Every programmer should know about them because they are an excellent tool for certain kinds of problems, where the usual 'iterative-thinking' approach would yield nasty, complex code.
A typical example is game AI, where NPCs have different states that change according to where the player is, something like:
NPC_STATE_IDLE
NPC_STATE_ALERT (player at less than 100 meters)
NPC_STATE_ENGAGE (player attacked NPC)
NPC_STATE_FLEE (low on health)
where a FSM can describe easily the transitions and help perform complex reasoning about the system the FSM is describing.
Important: If you are a "visual" style learner, stop everything you are doing and go to this link ... Right Now.
If you are a "visual" learner, here is an excellent link that gives a very accessible introduction.
Reanimator by Oliver Steele
It looks like you've already approved an answer, but if you appreciate "visual" introduction to new concepts, as is common, you really should check out the link. It is simply outstanding.
(Note: the link points to a discussion of DFA and NDFA in the context of regular expressions -- with animated interactive diagrams)
Yes! You could look it up!
http://en.wikipedia.org/wiki/Finite_state_machine
What it is is better answered on other sites (such as Wikipedia), because there are pretty extensive answers out there already.
Why you should know them: Because you probably implemented them already.
Any time your code has a limited number of possible states (that's the "finite state" part) and switches to another one once some input/event happend (that's the "machine" part) you've written a finite state machine.
It is a very common tool and knowing the theoretical basics for that, being able to reason about it and knowing how to combine two FSMs into a single one that does the same work can be a great help.
FSAs are great data structures to understand because any chance you have to implement them, you're working at the lowest level of computational complexity on the Chomsky hierarchy. A great example is in word morphology (how parts of words come together). A lot of work has been done to show that even the most severe cases can be analyzed in this extremely fast analytical framework. Take a look at Karttunnen and Beesley's work out of PARC.
FSAs are also a great place to start learning about machine learning concepts like hidden markov models, because in many ways, the problem can be broken down using the same ideas and vocabulary.
One item that hasn't been mentioned so far is the semantic equivalence of finite state automata and regular expressions. A regular expression can be compiled to a finite state automaton (this is how regex libraries work) and vice-versa.
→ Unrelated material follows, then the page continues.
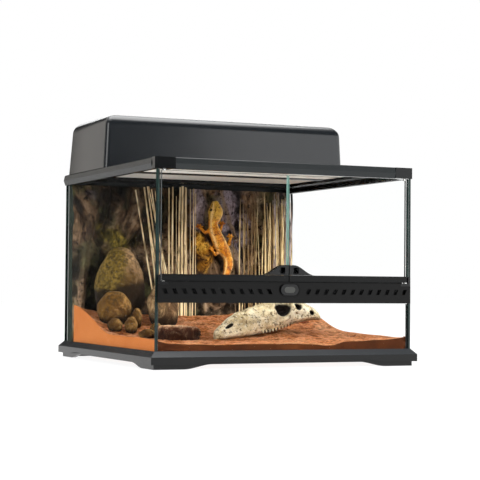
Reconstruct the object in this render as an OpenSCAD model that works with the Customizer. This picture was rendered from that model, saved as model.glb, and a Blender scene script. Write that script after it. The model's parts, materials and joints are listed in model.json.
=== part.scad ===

FSA (including DFA and NFA) are very important for computer science and they are use in many fields including many fields. For instance hidden markov fields for speech recognition also regular expressions are converted to the FSA's before they are interpreted by the software and NLP (Natural Language Processing), AI (game programming), Robot Programming etc.
One of the disadvantage of FSA's are they are usually slow and usually hard to implement and hard to understand or visualize while reading the code, but they are good because they usually provide generic solutions to the problems and they are well-known with a lot of studies on FSA's.